Steven; yes it was on a television (though pretty big screen as these things go.) I doubt I’d like it more in the theater at this point…I saw tintin on the big screen, for example, and didn’t like that.
How can anyone like Tintin in a theater or at home is beyond me.
Oh, and, you owe me nothing Steven. I’m glad you liked Barron Storey’s work. Barron is one of those artists who should be in anyone’s top ten list, but isn’t because, you know?… Popeye is great… or something…
I predict that even you, Domingos, could be made to yearn for the comic strip if you sat through the film.
Can’t argue with that.
This week, I finished gritting my teeth through my Hatefest item reread. I listened to several Elizabeth Peters’ audiobooks, and thought again how cleverly she uses narrative devices and subverts colonialism tropes while also, of course, on the face supporting them. I also read some Xenophon (Life of Cyrus) and poked at the librarians to cough up some papyrii, as a treat. Not sure if they’ll be able to, but I did discover that we’ve got a great Yeats and Rilke collection, so I’ll be making an appointment to put on the white gloves and see if they’ve got anything related to Wild Swans.
Ack! I forgot a book; I reread Laina Dawes’ What Are You Doing Here?: A Black Woman’s Life and Liberation in Heavy Metal for a review.
Sounds interesting, Noah. Come to think of it, I never heard of any black woman in the metal genre before…
Domingos, does the much adored comment of yours about Tintin also go for Hergé´s comics?
Nope. I understand why people like those.
Noah, I notice that in your article for the Center for Digital Ethics, you spelled the name of the author of the Slate article as Mahjoo, but it’s actually Manjoo, at least according to his Slate byline. I don’t know if you’re able to edit your article to correct that, but I wanted to point it out just in case.
Aw, crap. I’ll let them know.
I read Clowes’ Death Ray and Kyle Baker’s oddball, not especially successful Iraq war satire Special Forces.
What did you think of the Clowes?
eh, it was okay. I kind of feel about Clowes the way Bert evidently feels about Ware: I prefer his earlier, funnier, bitterer stuff (e.g. Needledick the Bugfucker) to the more recent upper-middlebrow stuff (Wilson aside).

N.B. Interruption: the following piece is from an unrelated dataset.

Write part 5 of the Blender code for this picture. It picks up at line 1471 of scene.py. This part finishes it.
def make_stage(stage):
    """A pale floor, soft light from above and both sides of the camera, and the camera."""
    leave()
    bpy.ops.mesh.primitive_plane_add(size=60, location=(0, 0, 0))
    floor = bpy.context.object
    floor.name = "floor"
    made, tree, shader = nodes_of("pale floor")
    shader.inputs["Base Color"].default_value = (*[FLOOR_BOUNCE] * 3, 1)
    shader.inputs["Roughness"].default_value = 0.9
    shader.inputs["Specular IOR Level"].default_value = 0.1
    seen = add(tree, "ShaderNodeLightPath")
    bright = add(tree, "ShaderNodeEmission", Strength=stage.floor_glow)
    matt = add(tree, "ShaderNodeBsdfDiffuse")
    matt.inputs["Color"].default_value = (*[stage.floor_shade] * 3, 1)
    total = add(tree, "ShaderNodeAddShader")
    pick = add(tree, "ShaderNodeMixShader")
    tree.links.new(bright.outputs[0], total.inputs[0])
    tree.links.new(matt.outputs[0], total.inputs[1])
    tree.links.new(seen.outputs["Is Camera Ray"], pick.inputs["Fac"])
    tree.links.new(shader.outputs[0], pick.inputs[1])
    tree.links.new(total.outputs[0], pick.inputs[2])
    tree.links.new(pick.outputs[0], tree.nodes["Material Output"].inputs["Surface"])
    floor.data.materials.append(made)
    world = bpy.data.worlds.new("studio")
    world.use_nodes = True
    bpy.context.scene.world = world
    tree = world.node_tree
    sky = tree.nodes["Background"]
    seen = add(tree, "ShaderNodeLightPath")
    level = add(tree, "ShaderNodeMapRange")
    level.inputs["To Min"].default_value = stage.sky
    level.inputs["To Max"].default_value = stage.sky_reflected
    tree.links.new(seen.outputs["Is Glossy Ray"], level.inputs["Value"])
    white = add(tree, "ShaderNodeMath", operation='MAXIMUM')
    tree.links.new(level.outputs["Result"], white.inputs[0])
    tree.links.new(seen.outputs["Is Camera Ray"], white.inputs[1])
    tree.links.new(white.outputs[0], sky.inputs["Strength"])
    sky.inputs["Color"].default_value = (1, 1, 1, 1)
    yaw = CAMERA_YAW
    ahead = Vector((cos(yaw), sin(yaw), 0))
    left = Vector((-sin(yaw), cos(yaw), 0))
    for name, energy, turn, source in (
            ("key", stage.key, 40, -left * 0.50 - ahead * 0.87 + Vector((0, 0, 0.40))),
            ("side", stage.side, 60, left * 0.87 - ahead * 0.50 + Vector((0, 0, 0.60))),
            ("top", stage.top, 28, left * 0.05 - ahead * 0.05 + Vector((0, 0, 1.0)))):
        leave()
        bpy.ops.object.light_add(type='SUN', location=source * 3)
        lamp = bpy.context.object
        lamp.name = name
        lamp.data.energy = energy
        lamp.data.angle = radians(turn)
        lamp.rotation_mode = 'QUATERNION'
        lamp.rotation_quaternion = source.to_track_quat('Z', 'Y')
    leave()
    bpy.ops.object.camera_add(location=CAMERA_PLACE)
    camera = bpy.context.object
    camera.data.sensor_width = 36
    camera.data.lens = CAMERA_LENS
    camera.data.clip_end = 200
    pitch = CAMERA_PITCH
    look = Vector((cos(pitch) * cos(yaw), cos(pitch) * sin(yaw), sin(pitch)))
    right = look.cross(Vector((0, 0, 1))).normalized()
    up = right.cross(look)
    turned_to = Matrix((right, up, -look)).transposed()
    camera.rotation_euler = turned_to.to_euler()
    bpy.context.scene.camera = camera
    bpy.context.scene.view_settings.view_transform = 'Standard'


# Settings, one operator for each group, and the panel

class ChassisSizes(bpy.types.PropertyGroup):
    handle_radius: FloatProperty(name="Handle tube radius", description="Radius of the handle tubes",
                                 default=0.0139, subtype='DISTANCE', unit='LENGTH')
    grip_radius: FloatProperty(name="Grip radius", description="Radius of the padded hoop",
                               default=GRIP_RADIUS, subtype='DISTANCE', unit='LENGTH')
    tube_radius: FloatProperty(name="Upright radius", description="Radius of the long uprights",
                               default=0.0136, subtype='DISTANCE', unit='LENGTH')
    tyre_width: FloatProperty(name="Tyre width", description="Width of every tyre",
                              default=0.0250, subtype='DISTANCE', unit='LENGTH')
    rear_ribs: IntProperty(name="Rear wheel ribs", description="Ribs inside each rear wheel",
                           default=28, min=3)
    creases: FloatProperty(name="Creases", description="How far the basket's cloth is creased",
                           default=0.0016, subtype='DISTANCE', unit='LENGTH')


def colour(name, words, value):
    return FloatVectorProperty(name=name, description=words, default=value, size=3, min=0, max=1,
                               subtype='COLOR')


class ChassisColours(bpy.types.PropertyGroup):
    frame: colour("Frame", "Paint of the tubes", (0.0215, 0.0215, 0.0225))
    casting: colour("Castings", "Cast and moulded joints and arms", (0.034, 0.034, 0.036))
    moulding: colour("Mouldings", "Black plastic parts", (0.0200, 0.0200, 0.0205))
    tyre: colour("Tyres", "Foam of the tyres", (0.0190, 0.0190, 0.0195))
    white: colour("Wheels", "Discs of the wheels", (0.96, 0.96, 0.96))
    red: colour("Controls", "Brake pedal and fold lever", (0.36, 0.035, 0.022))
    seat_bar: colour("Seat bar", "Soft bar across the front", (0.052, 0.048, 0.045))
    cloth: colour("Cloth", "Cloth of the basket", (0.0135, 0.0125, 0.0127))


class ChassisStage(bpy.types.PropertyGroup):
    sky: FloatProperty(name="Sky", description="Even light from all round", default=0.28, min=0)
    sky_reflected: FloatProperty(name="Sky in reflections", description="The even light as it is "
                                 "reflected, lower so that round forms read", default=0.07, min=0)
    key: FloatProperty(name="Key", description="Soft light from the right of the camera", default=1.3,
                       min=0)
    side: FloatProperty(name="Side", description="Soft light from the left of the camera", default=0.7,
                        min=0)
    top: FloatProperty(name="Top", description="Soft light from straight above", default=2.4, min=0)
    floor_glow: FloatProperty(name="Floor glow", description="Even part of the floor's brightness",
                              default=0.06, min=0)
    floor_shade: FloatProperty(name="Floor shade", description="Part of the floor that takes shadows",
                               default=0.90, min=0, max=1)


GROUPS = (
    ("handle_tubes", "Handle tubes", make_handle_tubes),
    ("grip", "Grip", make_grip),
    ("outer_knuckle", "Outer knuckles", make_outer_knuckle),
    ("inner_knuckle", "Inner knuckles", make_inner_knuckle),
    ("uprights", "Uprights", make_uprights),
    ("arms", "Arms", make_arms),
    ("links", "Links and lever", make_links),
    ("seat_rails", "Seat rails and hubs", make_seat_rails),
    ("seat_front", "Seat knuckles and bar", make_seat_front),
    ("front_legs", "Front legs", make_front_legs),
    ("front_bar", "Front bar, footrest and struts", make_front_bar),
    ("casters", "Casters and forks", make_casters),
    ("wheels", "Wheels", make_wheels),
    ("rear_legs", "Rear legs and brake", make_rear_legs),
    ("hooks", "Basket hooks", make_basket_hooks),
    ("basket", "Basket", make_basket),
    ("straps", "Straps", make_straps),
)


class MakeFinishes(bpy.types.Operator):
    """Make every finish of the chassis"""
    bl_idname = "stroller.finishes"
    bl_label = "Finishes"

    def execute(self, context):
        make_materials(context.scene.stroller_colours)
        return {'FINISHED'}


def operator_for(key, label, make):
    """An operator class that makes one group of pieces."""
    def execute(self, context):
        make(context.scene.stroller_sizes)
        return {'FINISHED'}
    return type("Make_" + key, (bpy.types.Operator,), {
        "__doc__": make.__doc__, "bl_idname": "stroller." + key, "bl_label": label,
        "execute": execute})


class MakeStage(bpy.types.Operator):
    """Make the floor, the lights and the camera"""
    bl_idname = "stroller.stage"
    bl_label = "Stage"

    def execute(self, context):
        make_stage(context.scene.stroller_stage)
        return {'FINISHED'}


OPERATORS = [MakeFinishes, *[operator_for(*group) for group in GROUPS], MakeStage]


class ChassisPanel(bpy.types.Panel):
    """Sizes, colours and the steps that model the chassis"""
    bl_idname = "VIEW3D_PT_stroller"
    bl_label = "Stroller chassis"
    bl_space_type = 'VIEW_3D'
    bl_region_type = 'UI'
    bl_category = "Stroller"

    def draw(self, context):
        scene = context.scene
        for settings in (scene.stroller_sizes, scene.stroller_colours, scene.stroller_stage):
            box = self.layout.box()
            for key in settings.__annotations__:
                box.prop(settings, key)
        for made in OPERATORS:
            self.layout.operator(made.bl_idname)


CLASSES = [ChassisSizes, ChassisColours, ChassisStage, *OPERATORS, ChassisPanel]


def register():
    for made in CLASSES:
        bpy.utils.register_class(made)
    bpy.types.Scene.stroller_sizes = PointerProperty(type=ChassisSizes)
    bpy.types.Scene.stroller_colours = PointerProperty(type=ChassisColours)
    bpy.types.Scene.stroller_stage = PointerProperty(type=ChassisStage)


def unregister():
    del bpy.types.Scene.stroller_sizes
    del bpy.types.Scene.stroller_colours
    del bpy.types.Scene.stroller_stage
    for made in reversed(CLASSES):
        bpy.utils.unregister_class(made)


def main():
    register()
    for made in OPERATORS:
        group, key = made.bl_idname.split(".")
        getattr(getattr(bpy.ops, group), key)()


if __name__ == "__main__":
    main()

I am reading Game of Kings. So far, I don’t think Sir Francis Crawford of Lymond is that complicated, and I’m not sure I like him enough/am fascinated enough to keep reading. Maybe if the story starts focusing more on other people’s reactions…
I think Clowes’ best by far is still “Like a Velvet Glove Cast in Iron.” Like Ware, his latter day work lacks the conceptual chops needed to succeed in a more literary mode.
Hadn’t Flex Mentallo taken on some semi-cannonical cachet?
I don’t know about TCJ, nut I think the semi-positive reaasesment of Robin Snyder era Ditko comics at Nadel’s comicscomics was super contrarian.
I think both of those test my rule, but don’t really invalidate it? Grant Morrison is definitely a sacred cow…but he’s not exactly tcj’s sacred cow. Sneering at contemporary superheroes seems like it’s almost de rigeur. By the same token, while it might be contrarian to reassess Ditko’s output positively, it’s hard to see it as quite the same as taking a wrecking ball to EC.
That Flex Mentallo article is quite good, though. I don’t at all mean to say that tcj doesn’t print lots of excellent stuff. They have tons of writers I admire a lot. Their interest in kicking their audience in the kneecaps just isn’t what it once was, whether for better or worse.
“Sneering at contemporary superheroes seems like it’s almost de rigeur.”
Well yeah, but that is if you agree with the thesis that Felx Mentallo is a superhero comic.
I’m a big fan of reviews built on telling people “Hey Mondo Cane isn’t a documentary about the evils of exploitation—it is instead an actual exploitation film”.
Telling an audience that sneers at contemporary superhero books “This Flex Mentallo book that is presented as being a book that uses superhero as metaphor is in fact just a contemporary superhero book” ; isn’t much different than telling an audience that sneers at Blackhawk and Sgt Fury that “EC war Comics share the same cliches as juvenile war comics” ; or telling an audience that sneers at Spencer for Hire hack detective fiction that “The Wire is built on the same clichés with it’s overarching conspiracy-all-connected web, and Omar essentially being Hawk (detective’s superciminal friend who does things outside the limits of law)., or telling an audience that sneers at Omaha the Cat dancer that “Maus is just Dennis ONeal/Neal Adams style social issue comics for furries”.
but this type of argument is actually a hard one to make: you have to actual convince people that their sacred cow =the object of their sneers.